Within the cult of bdsm, names and titles have been forumulated. The thing is, there is no written rule anywhere that says "this is what you call this person who is this", not really. Sure we can try to define people, but considering everyone has a different take on things, its really hard to find a common langauge, cuz there just isnt one. Using myself as an example, if someone asked me to call them Master or Mistress such and such, I wouldnt blink an eye and would call them what they wanted. Someone else might just freak and think "who the hell do they think they are wanting me to call them that?!!!". Who is right and who is wrong? There is no rule to decide, its an individual thing. I would do it because I really get into formalities, love it..doesnt make me a better slave or less a slave than anyone else who has a differing view.

So in my mind the word "Master" is a title within our bdsm cult...and has little, if anything to do with someone "being" a master of self or skill. When I would use "Master" or even "Sir" within a bdsm context, I'm playing with my love of the roles and formalities within bdsm and the life in which I just wrap myself up in.
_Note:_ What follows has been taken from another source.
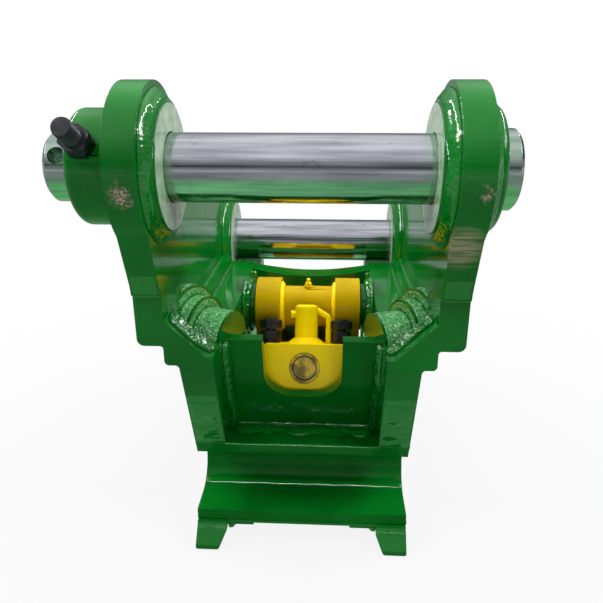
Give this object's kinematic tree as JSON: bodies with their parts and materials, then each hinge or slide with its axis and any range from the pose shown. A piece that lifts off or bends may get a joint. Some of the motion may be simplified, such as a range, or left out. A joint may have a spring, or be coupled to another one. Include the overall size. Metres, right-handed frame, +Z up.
{
  "type": "excavator quick coupler",
  "caption": "Hydraulic pin-grabber coupler: wide ears hold the stick and link pins, a narrow body has a fixed front jaw, and a swinging hook locks the rear bucket pin.",
  "frame": {"origin": "middle of the stick pin, on its axis", "axes": "+X along the pins to the right of the fixed jaw seen from its mouth, +Y back from the fixed jaw to the hook, +Z up"},
  "size_m": [0.531, 0.6804, 0.634],
  "materials": {
    "green_paint": "thick glossy green enamel over welded plate",
    "yellow_paint": "glossy yellow enamel",
    "ground_steel": "ground and hard chromed pin steel, fine turning lines",
    "black_oxide": "oiled black oxide",
    "bronze": "plain bearing bronze",
    "chrome_rod": "hard chrome",
    "seal_rubber": "polyurethane seal"
  },
  "bodies": {
    "frame": {"cylinder_lug_left": "green_paint", "cylinder_lug_right": "green_paint", "cylinder_pin": "ground_steel", "cylinder_pin_keepers": "green_paint", "ear_plate_left": "green_paint", "ear_plate_right": "green_paint", "front_gusset_left": "green_paint", "front_gusset_right": "green_paint", "front_plate": "green_paint", "jaw_saddle": "green_paint", "keel_plate": "green_paint", "keeper_bolts": "black_oxide", "link_boss_inner_left": "green_paint", "link_boss_inner_right": "green_paint", "link_boss_outer_left": "green_paint", "link_boss_outer_right": "green_paint", "link_pin": "ground_steel", "lip_blocks": "green_paint", "lock_bolts": "black_oxide", "lock_nuts": "black_oxide", "pivot_boss_left": "green_paint", "pivot_boss_right": "green_paint", "pivot_keepers": "green_paint", "pivot_pin": "ground_steel", "rear_cross_plate": "green_paint", "rear_tie_plate": "green_paint", "shoulder_plate_left": "green_paint", "shoulder_plate_right": "green_paint", "side_plate_left": "green_paint", "side_plate_right": "green_paint", "step_boss_left": "green_paint", "step_boss_right": "green_paint", "stick_boss_inner_left": "green_paint", "stick_boss_inner_right": "green_paint", "stick_boss_outer_left": "green_paint", "stick_boss_outer_right": "green_paint", "stick_pin": "ground_steel"},
    "hook": {"hook_arm_left": "yellow_paint", "hook_arm_right": "yellow_paint", "hook_tube": "yellow_paint", "hook_jaw_pad": "yellow_paint", "hook_web": "yellow_paint", "hook_bushes": "bronze", "grease_nipple": "yellow_paint", "rod_pin": "ground_steel", "rod_pin_rings": "black_oxide"},
    "cylinder": {"cylinder_base": "yellow_paint", "base_plug": "yellow_paint", "cylinder_barrel": "yellow_paint", "cylinder_gland": "black_oxide", "wiper_seal": "seal_rubber", "port_adapters": "black_oxide", "port_caps": "black_oxide", "valve_tower": "yellow_paint", "valve_plug": "yellow_paint", "pressure_pipe": "yellow_paint"},
    "rod": {"piston_rod": "chrome_rod", "piston": "ground_steel", "piston_seal": "seal_rubber", "rod_eye": "yellow_paint"}
  },
  "joints": [
    {"name": "hook_swing", "type": "hinge", "parent": "frame", "child": "hook", "pos_m": [0, 0.251, -0.263], "axis": [-1, 0, 0], "range_deg": [0, 22]},
    {"name": "cylinder_tilt", "type": "hinge", "parent": "frame", "child": "cylinder", "pos_m": [0, 0.142, -0.322], "axis": [-1, 0, 0], "range_deg": [0, 15.6]},
    {"name": "rod_slide", "type": "slide", "parent": "cylinder", "child": "rod", "axis": [0, 0.9326, -0.3609], "range_m": [-0.04, 0]}
  ],
  "couplings": [
    {"joint": "cylinder_tilt", "follows": "hook_swing", "ratio": 0.70669},
    {"joint": "rod_slide", "follows": "hook_swing", "m_per_rad": -0.10389}
  ]
}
I'm self confident enough not to get lost in any power trips or percieved lack of power by the simple recognition of calling someone a title they wish.

I dont know if I lost track of the topic there..but they are the thoughts that came.

< Message edited by slavejali -- 7/2/2006 11:19:14 PM >


_____________________________

Freedom in Bondage

Different Strokes for Different Folks

"I'll always have a *soft spot* for Sadists"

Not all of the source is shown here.